Reproduce the full listing that appears beneath this instruction exactly.

DATASET EXTRACT:
__________________________________________________

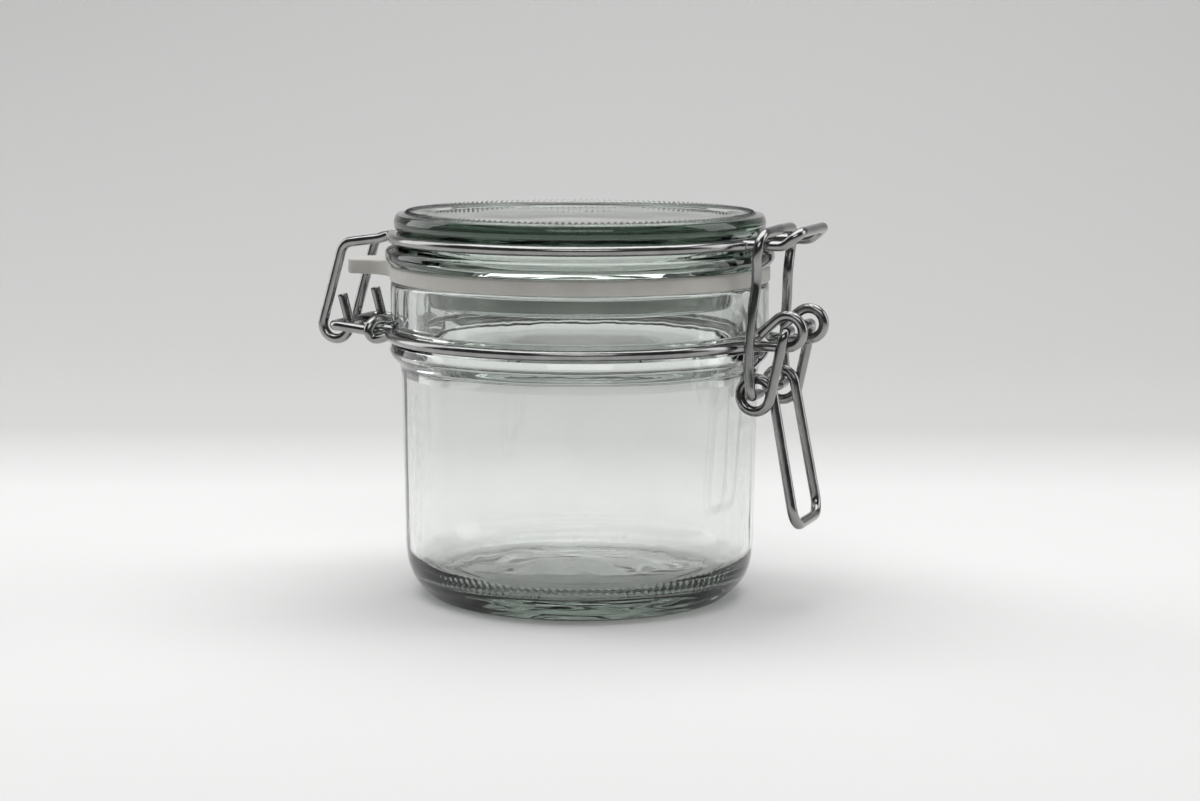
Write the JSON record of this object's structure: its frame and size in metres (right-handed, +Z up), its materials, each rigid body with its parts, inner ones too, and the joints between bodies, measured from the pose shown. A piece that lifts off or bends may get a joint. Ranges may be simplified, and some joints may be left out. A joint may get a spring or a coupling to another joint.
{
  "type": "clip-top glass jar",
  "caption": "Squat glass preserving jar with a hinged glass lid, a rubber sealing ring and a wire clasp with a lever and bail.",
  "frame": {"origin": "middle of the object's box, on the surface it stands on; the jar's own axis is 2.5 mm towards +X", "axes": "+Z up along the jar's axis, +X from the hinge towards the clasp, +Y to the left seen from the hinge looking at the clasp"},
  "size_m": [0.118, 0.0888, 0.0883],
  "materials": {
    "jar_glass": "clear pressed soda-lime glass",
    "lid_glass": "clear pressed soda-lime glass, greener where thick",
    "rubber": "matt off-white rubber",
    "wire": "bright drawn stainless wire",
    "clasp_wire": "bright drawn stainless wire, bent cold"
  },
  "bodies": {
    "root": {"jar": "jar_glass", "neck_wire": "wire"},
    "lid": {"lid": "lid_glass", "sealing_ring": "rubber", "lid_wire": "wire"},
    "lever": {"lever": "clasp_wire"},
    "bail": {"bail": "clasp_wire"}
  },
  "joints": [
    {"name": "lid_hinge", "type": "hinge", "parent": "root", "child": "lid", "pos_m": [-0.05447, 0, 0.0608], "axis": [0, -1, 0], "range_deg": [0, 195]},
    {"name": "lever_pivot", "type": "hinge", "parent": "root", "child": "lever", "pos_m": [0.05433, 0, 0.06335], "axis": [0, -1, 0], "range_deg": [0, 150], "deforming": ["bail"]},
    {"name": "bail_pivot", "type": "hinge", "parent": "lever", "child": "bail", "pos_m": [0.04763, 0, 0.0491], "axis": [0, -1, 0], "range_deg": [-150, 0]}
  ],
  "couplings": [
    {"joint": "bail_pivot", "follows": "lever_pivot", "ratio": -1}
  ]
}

__________________________________________________

WRITTEN RESPONSE:
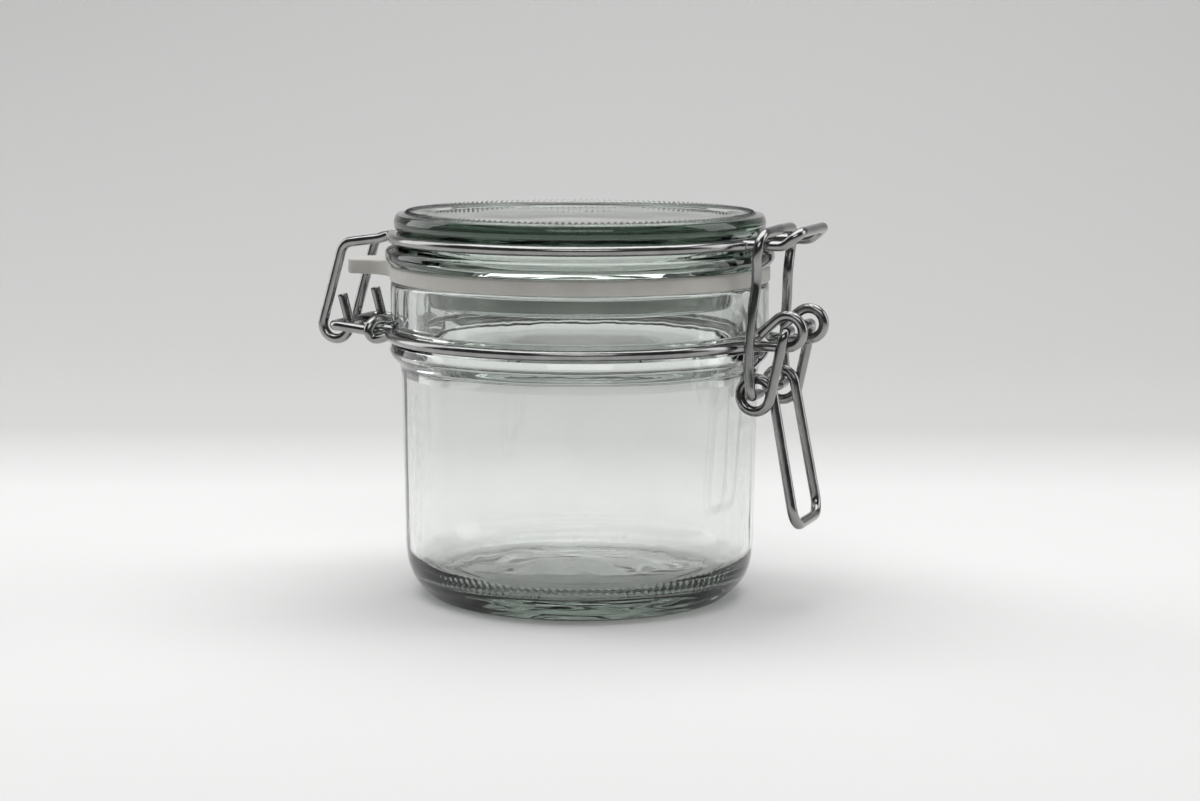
Write the JSON record of this object's structure: its frame and size in metres (right-handed, +Z up), its materials, each rigid body with its parts, inner ones too, and the joints between bodies, measured from the pose shown. A piece that lifts off or bends may get a joint. Ranges may be simplified, and some joints may be left out. A joint may get a spring or a coupling to another joint.
{
  "type": "clip-top glass jar",
  "caption": "Squat glass preserving jar with a hinged glass lid, a rubber sealing ring and a wire clasp with a lever and bail.",
  "frame": {"origin": "middle of the object's box, on the surface it stands on; the jar's own axis is 2.5 mm towards +X", "axes": "+Z up along the jar's axis, +X from the hinge towards the clasp, +Y to the left seen from the hinge looking at the clasp"},
  "size_m": [0.118, 0.0888, 0.0883],
  "materials": {
    "jar_glass": "clear pressed soda-lime glass",
    "lid_glass": "clear pressed soda-lime glass, greener where thick",
    "rubber": "matt off-white rubber",
    "wire": "bright drawn stainless wire",
    "clasp_wire": "bright drawn stainless wire, bent cold"
  },
  "bodies": {
    "root": {"jar": "jar_glass", "neck_wire": "wire"},
    "lid": {"lid": "lid_glass", "sealing_ring": "rubber", "lid_wire": "wire"},
    "lever": {"lever": "clasp_wire"},
    "bail": {"bail": "clasp_wire"}
  },
  "joints": [
    {"name": "lid_hinge", "type": "hinge", "parent": "root", "child": "lid", "pos_m": [-0.05447, 0, 0.0608], "axis": [0, -1, 0], "range_deg": [0, 195]},
    {"name": "lever_pivot", "type": "hinge", "parent": "root", "child": "lever", "pos_m": [0.05433, 0, 0.06335], "axis": [0, -1, 0], "range_deg": [0, 150], "deforming": ["bail"]},
    {"name": "bail_pivot", "type": "hinge", "parent": "lever", "child": "bail", "pos_m": [0.04763, 0, 0.0491], "axis": [0, -1, 0], "range_deg": [-150, 0]}
  ],
  "couplings": [
    {"joint": "bail_pivot", "follows": "lever_pivot", "ratio": -1}
  ]
}